In contrast to turpentine there is white spirit, a petroleum-based solvent distilled from coal. It is more watery than turpentine, but also has a drier presence which means it evaporates more rapidly and unevenly which can lead to colours looking uneven and flat whilst it also doesn’t give you much time to play around with your paints. White spirit can be stabilised as a paint thinner by mixing in a small amount of linseed stand oil. By doing this you help the solvent settle out and evaporate more evenly whilst painting. The good thing about white spirit is that it is much cheaper than turpentine and whilst it can be used for painting, it is best reserved for sketches and practices, and is really just ideal for cleaning brushes and palettes. Importantly, white spirit is not a strong enough solvent to be used in the making of mediums and varnishes. But usefully white spirit, unlike turpentine can be stored for a long, long time without deteriorating. There are pros and cons to everything!

As well as turpentine and white spirit, there is Zest-it, a citrus-based equivalent, which is non-flammable, non-aromatic, and is classified as biodegradable. Zest-it is similar to turpentine because it dilutes natural resins, including dammar, and so can be used to make excellent mediums and varnishes on a par with those made of turpentine, it is therefore an ideal alternative if you find turpentine is affecting your health. Zest-it is also especially good for painting when on holiday, because being non-flammable, it can travel by road, sea, and air. To dispose of the sludge-like remainder after painting the makers suggest putting it into damp sand or soil, where it will gradually biodegrade (you could not do this with the other options). Importantly, whilst Zest-it is non-aromatic and does not affect one’s health its zesty and zippy Valencian orange perfume is rather powerful.

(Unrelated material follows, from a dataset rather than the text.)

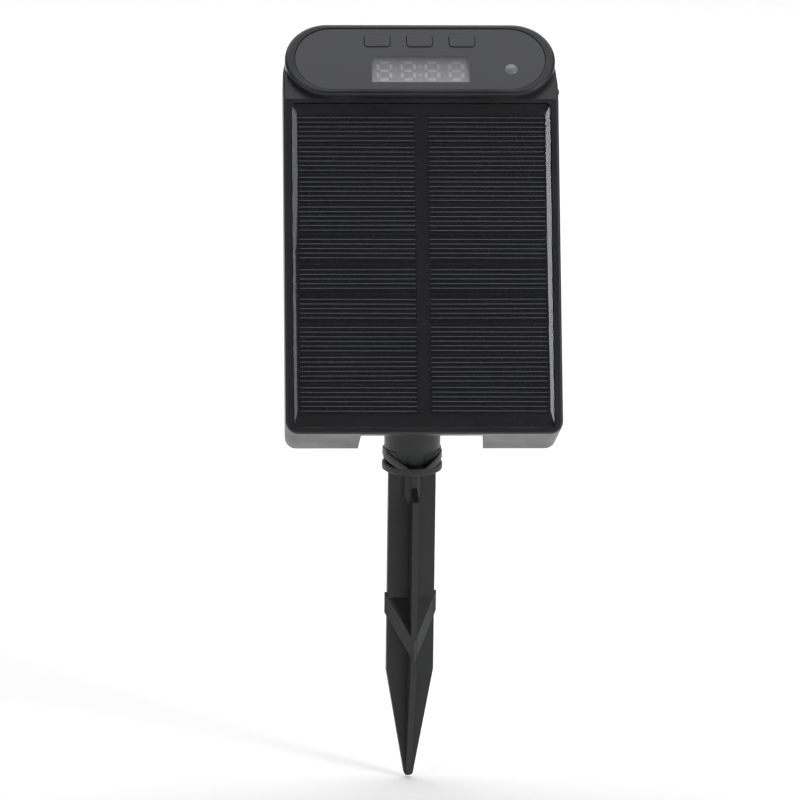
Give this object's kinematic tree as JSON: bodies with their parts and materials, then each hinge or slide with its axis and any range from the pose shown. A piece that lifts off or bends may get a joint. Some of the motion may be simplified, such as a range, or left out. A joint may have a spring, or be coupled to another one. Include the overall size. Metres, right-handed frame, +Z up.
{
  "type": "fence energizer",
  "caption": "Solar fence energizer: tilting case with a solar panel, a sloping display head with keys, and a barbed ground stake.",
  "frame": {"origin": "on the stake's axis at the underside of its flange, which is the ground line", "axes": "+Z up along the stake, the solar panel faces -Y, +X to the right of someone who faces the panel"},
  "size_m": [0.1178, 0.1125, 0.3238],
  "materials": {
    "black_case": "satin moulded ABS",
    "seal_rubber": "silicone seal",
    "panel_black": "black board",
    "silicon": "dark cells under resin",
    "clear_resin": "clear cast resin",
    "face_film": "fine matte film",
    "key_film": "fine matte film",
    "smoked_window": "smoked window",
    "display_black": "grey display body",
    "segment_white": "unlit segments",
    "lamp_lens": "diffusing lens",
    "circuit_board": "solder mask",
    "switch_black": "moulded",
    "zinc_steel": "zinc plated",
    "black_steel": "black oxide",
    "black_inner": "moulded",
    "cell_sleeve": "shrink sleeve",
    "spring_steel": "nickel plated",
    "capacitor_blue": "boxed film capacitor",
    "ferrite": "ferrite",
    "winding_tape": "insulating tape",
    "capacitor_black": "shrink sleeve",
    "lead_red": "insulated lead",
    "nylon_washer": "nylon",
    "stake_plastic": "moulded polypropylene",
    "nut_red": "moulded red",
    "nut_green": "moulded green"
  },
  "bodies": {
    "stake": {"ground_stake": "stake_plastic"},
    "socket": {"socket_tube": "black_case", "pivot_bush": "nylon_washer"},
    "case": {"front_shell": "black_case", "rear_shell": "black_case", "case_gasket": "seal_rubber", "solar_backing": "panel_black", "solar_cells": "silicon", "solar_cover": "clear_resin", "control_face": "face_film", "display_window": "smoked_window", "display_module": "display_black", "display_segments": "segment_white", "status_lens": "lamp_lens", "status_led": "lamp_lens", "control_board": "circuit_board", "tact_switches": "switch_black", "main_board": "circuit_board", "board_screws": "zinc_steel", "case_screws": "black_steel", "battery_cradle": "black_inner", "battery_cell": "cell_sleeve", "battery_contacts": "spring_steel", "storage_capacitor": "capacitor_blue", "transformer_core": "ferrite", "transformer_winding": "winding_tape", "board_capacitors": "capacitor_black", "board_parts": "switch_black", "pulse_leads": "lead_red", "battery_leads": "lead_red", "panel_leads": "lead_red", "fence_stud": "zinc_steel", "earth_stud": "zinc_steel", "terminal_washers": "zinc_steel", "power_switch": "switch_black", "pivot_bolt": "zinc_steel", "hinge_washers": "nylon_washer"},
    "knob": {"tilt_knob": "black_inner"},
    "left_key": {"key_1": "key_film"},
    "middle_key": {"key_2": "key_film"},
    "right_key": {"key_3": "key_film"},
    "slider": {"power_slider": "switch_black"},
    "fence_nut": {"fence_nut": "nut_red"},
    "earth_nut": {"earth_nut": "nut_green"}
  },
  "joints": [
    {"name": "socket_swivel", "type": "hinge", "parent": "stake", "child": "socket", "pos_m": [0, 0, 0], "axis": [0, 0, 1], "continuous": true},
    {"name": "case_tilt", "type": "hinge", "parent": "socket", "child": "case", "pos_m": [0, 0, 0.087], "axis": [1, 0, 0], "range_deg": [-48, 27]},
    {"name": "tilt_knob_turn", "type": "hinge", "parent": "case", "child": "knob", "pos_m": [0, 0, 0.087], "axis": [1, 0, 0], "continuous": true},
    {"name": "left_key_press", "type": "slide", "parent": "case", "child": "left_key", "axis": [0, 0.6561, -0.7547], "range_m": [0, 0.0006], "stiffness_N_per_m": 900, "springref_m": -0.0008},
    {"name": "middle_key_press", "type": "slide", "parent": "case", "child": "middle_key", "axis": [0, 0.6561, -0.7547], "range_m": [0, 0.0006], "stiffness_N_per_m": 900, "springref_m": -0.0008},
    {"name": "right_key_press", "type": "slide", "parent": "case", "child": "right_key", "axis": [0, 0.6561, -0.7547], "range_m": [0, 0.0006], "stiffness_N_per_m": 900, "springref_m": -0.0008},
    {"name": "power_slide", "type": "slide", "parent": "case", "child": "slider", "axis": [0, 0.454, 0.891], "range_m": [0, 0.002]},
    {"name": "fence_nut_turn", "type": "hinge", "parent": "case", "child": "fence_nut", "pos_m": [0.0353, 0.03738, 0.12071], "axis": [0, 0.891, -0.454], "continuous": true},
    {"name": "earth_nut_turn", "type": "hinge", "parent": "case", "child": "earth_nut", "pos_m": [-0.0307, 0.03738, 0.12071], "axis": [0, 0.891, -0.454], "continuous": true}
  ]
}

For artists wishing to avoid the strong odours of white spirit, turpentine, or Zest-it, Sansodor, is a low odour solvent for oil painting. Like white spirit, it is petroleum-based, but is of a higher quality as it keeps the paint ‘open’, if anything, for slightly longer than turpentine, about 6-8 hours (meaning a nice, even finish). By low odour, I really mean low odour, you can only smell if you really go close to the bottle (inadvisable).

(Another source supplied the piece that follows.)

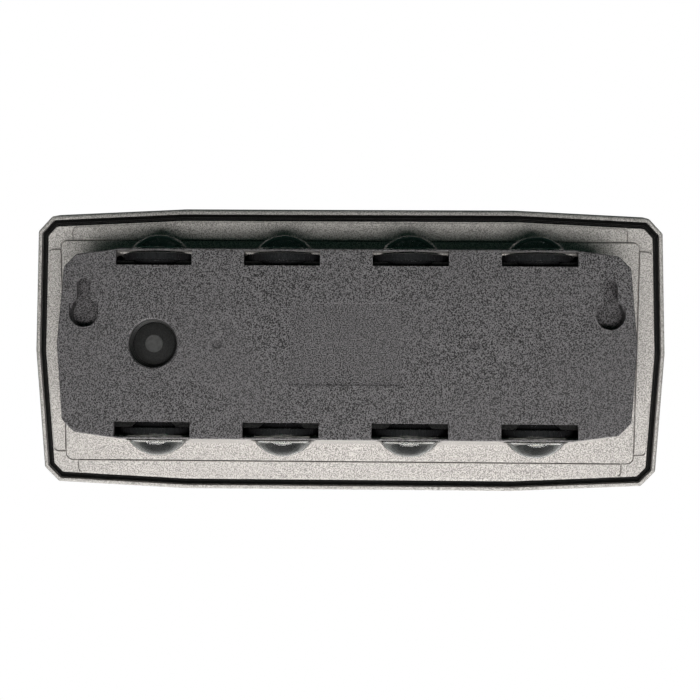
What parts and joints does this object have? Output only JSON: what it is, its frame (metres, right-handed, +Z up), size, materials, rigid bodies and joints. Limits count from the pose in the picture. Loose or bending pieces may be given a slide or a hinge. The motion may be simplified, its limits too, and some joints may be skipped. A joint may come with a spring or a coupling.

Another odourless solvent is Gamsol which is an absolutely top quality solvent. Gamsol evaporates evenly and completely without leaving behind any residue like turpentine can (sometimes) and it beautifully thins colours as well as mediums made by the wider Gamblin brand. Gamsol is also safer than turpentine as it does not emit so many vapours. The downside of Gamsol is that it is very expensive, more so than turpentine, so needs to be used very sparingly. 

One final solvent to note is Winsor & Newton Brush Cleaner which is unusual in that it is water-miscible and is excellent at removing dried oil, alkyd and acrylic from brushes.

I hope this has cleared things up for you. For me, there’s nothing more evocative of the artists’ studio than the heavy scent of turpentine. It is undoubtedly an absolute classic, but because I don’t actually paint that much, and I don’t have a studio, its Sansodor for me!